## Information shown
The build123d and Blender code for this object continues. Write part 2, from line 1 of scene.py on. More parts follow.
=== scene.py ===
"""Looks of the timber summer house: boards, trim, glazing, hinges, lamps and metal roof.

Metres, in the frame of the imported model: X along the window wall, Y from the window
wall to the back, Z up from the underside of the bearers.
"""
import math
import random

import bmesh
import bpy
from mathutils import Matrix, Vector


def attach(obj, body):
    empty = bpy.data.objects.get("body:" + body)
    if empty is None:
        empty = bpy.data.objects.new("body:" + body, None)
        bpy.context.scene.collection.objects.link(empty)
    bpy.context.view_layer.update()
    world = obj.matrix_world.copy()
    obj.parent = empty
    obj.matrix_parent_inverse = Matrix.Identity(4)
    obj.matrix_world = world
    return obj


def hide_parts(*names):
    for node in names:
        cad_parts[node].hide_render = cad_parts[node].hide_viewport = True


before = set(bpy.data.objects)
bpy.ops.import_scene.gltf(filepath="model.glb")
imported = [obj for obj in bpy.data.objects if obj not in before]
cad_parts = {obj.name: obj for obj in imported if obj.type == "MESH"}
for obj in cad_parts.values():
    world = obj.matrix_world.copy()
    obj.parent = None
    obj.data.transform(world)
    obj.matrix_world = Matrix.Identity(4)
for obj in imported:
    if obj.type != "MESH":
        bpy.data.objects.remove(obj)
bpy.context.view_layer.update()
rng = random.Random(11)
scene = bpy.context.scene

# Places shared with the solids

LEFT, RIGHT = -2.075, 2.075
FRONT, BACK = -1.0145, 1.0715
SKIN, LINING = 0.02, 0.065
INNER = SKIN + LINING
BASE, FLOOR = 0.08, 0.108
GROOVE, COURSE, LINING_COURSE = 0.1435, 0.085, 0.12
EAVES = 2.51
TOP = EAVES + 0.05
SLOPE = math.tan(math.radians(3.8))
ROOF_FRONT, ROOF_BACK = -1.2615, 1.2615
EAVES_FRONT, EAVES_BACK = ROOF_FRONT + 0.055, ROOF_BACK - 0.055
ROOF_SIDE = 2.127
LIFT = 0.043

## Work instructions
Write out, exactly as they stand, the lines from the one containing "obj.data.transform(world)" through the one containing "# Places shared with the solids", both ends included.

## Reply to the exercise
    obj.data.transform(world)
    obj.matrix_world = Matrix.Identity(4)
for obj in imported:
    if obj.type != "MESH":
        bpy.data.objects.remove(obj)
bpy.context.view_layer.update()
rng = random.Random(11)
scene = bpy.context.scene

# Places shared with the solids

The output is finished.